Driving past the Financial Habour on another trip to show that “they” having nothing to complain about, development was presented as an ipso facto good. “Bahrain has developed a lot in the last 10 years. This was nothing, it was just sea before. It wasn’t even a beach, it was just rocks,” a guide said. It isn’t called the Financial Harbour for nothing. It used to be sea and beach where fisherman had their boats and made their living. But the traditional life of Bahraini communities – mainly but not all Shi’ite – has been overturned by the development of land refill, luxury housing developments, the fast highway from Saudi Arabia, shopping malls. Shi’ite villagers feel they have been literally cast aside as the fast-track to “development” stormed past their communities on the high road to Manama. Much of the country is state or royal property and off-limits to the public, and palaces dot the landscape. “Look at these tall trees,” someone said to me in Budaiya, pointing to a fenced off plantation, “it means ‘I don’t want to see you.'” Highways, land-fill, luxury housing and royal ranches.
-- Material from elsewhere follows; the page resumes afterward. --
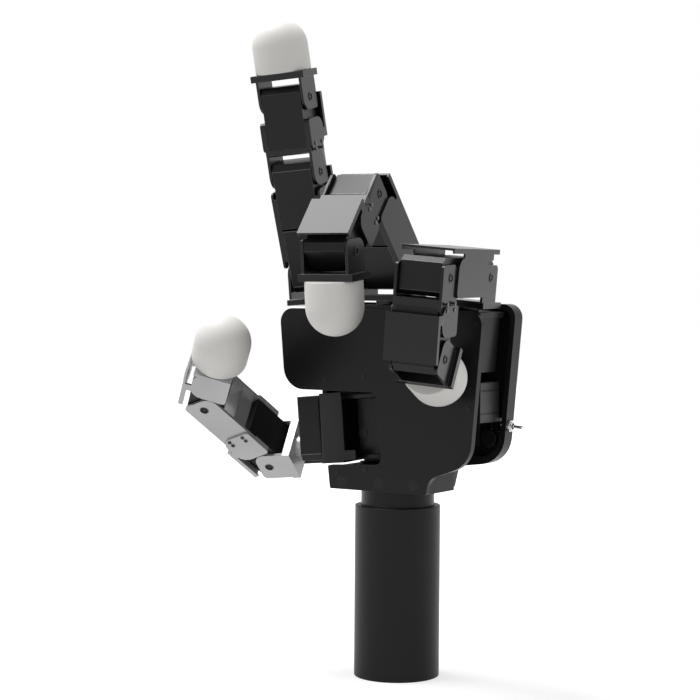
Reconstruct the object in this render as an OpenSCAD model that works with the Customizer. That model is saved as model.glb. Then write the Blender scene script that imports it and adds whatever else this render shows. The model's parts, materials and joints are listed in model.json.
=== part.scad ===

Wefaq tried to raise these issues in the 2006 parliament and diplomats say they were effective enough to disturb many in the elite. That could explain the determination of the “hardliners” within the upper echelons to delegitimise them and find an alternative address on the Shi’ite street. But what matters to many in the bourgeois areas is “they blocked our roads, our access, our offices; they blocked our life”.
The government was caught flat-footed by the uprising. If and when it happens again – and there’s a fair chance of that – its defenders will be ready with instant demonisation to justify instant repression.